Search the listing for the string "from" and copy every line that contains it.

## Entries shown:
§

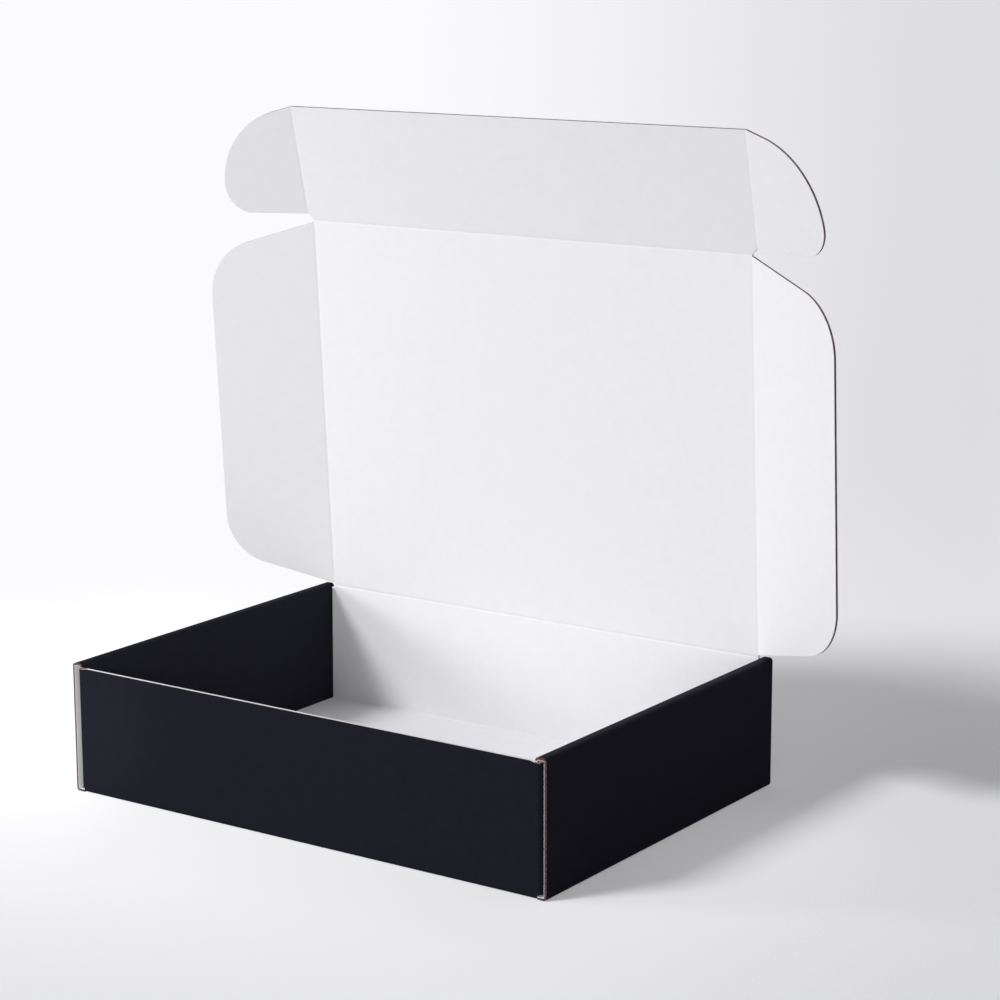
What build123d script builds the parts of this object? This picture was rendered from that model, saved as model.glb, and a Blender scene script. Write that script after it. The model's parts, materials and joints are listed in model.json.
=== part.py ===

§

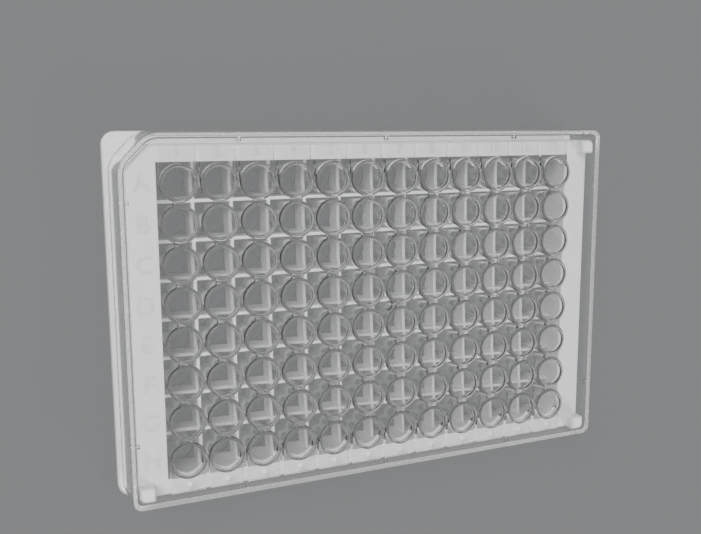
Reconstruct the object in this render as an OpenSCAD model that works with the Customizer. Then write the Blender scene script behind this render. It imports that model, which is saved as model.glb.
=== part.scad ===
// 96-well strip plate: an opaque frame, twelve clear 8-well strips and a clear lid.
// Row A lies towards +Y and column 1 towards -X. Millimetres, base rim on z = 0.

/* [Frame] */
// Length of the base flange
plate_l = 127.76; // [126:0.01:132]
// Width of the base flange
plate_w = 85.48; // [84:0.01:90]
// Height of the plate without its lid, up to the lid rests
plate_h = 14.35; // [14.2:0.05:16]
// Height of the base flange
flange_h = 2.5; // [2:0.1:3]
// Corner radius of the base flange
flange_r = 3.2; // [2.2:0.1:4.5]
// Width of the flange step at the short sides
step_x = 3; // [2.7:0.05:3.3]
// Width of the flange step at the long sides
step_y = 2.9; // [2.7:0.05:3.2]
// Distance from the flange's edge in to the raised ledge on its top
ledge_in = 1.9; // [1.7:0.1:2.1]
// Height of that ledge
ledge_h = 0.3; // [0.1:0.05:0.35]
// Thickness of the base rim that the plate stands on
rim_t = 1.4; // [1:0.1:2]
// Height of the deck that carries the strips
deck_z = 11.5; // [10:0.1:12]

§

## Finished answer:
What build123d script builds the parts of this object? This picture was rendered from that model, saved as model.glb, and a Blender scene script. Write that script after it. The model's parts, materials and joints are listed in model.json.
// Distance from the flange's edge in to the raised ledge on its top